→ **YOUR GOAL**
Print out the material that follows word for word.
━━ RECORDED DATA ━━
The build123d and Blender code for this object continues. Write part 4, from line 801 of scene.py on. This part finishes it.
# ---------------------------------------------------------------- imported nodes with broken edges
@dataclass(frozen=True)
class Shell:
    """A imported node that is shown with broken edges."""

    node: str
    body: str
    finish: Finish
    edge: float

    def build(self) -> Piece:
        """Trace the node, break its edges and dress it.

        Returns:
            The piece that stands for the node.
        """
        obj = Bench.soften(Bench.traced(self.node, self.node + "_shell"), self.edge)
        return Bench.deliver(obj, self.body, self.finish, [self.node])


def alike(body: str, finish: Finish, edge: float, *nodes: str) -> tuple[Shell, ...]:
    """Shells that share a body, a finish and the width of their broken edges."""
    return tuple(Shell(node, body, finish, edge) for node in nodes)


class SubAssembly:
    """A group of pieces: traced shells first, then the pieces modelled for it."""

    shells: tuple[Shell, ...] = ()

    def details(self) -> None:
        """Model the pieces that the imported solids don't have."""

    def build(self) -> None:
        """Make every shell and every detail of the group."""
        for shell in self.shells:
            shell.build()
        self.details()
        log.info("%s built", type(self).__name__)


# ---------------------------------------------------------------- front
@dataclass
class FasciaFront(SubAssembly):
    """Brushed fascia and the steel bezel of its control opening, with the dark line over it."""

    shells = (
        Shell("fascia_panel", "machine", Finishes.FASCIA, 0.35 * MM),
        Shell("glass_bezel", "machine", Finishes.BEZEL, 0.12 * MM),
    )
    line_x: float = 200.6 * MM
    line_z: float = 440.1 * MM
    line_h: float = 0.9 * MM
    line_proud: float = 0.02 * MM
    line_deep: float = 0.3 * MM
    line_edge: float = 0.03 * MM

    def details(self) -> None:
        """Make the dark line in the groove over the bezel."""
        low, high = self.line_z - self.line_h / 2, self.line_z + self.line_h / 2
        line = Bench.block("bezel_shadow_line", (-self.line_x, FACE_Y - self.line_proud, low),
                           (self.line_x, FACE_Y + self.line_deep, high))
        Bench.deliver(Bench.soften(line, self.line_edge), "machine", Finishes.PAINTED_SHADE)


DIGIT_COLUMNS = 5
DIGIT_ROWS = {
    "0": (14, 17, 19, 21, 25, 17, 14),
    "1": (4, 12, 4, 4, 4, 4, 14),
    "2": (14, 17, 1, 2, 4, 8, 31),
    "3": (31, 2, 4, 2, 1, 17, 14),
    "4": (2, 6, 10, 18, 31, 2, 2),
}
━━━
→ **SOLUTION TO THE EXERCISE**
The build123d and Blender code for this object continues. Write part 4, from line 801 of scene.py on. This part finishes it.
# ---------------------------------------------------------------- imported nodes with broken edges
@dataclass(frozen=True)
class Shell:
    """A imported node that is shown with broken edges."""

    node: str
    body: str
    finish: Finish
    edge: float

    def build(self) -> Piece:
        """Trace the node, break its edges and dress it.

        Returns:
            The piece that stands for the node.
        """
        obj = Bench.soften(Bench.traced(self.node, self.node + "_shell"), self.edge)
        return Bench.deliver(obj, self.body, self.finish, [self.node])


def alike(body: str, finish: Finish, edge: float, *nodes: str) -> tuple[Shell, ...]:
    """Shells that share a body, a finish and the width of their broken edges."""
    return tuple(Shell(node, body, finish, edge) for node in nodes)


class SubAssembly:
    """A group of pieces: traced shells first, then the pieces modelled for it."""

    shells: tuple[Shell, ...] = ()

    def details(self) -> None:
        """Model the pieces that the imported solids don't have."""

    def build(self) -> None:
        """Make every shell and every detail of the group."""
        for shell in self.shells:
            shell.build()
        self.details()
        log.info("%s built", type(self).__name__)


# ---------------------------------------------------------------- front
@dataclass
class FasciaFront(SubAssembly):
    """Brushed fascia and the steel bezel of its control opening, with the dark line over it."""

    shells = (
        Shell("fascia_panel", "machine", Finishes.FASCIA, 0.35 * MM),
        Shell("glass_bezel", "machine", Finishes.BEZEL, 0.12 * MM),
    )
    line_x: float = 200.6 * MM
    line_z: float = 440.1 * MM
    line_h: float = 0.9 * MM
    line_proud: float = 0.02 * MM
    line_deep: float = 0.3 * MM
    line_edge: float = 0.03 * MM

    def details(self) -> None:
        """Make the dark line in the groove over the bezel."""
        low, high = self.line_z - self.line_h / 2, self.line_z + self.line_h / 2
        line = Bench.block("bezel_shadow_line", (-self.line_x, FACE_Y - self.line_proud, low),
                           (self.line_x, FACE_Y + self.line_deep, high))
        Bench.deliver(Bench.soften(line, self.line_edge), "machine", Finishes.PAINTED_SHADE)


DIGIT_COLUMNS = 5
DIGIT_ROWS = {
    "0": (14, 17, 19, 21, 25, 17, 14),
    "1": (4, 12, 4, 4, 4, 4, 14),
    "2": (14, 17, 1, 2, 4, 8, 31),
    "3": (31, 2, 4, 2, 1, 17, 14),
    "4": (2, 6, 10, 18, 31, 2, 2),
}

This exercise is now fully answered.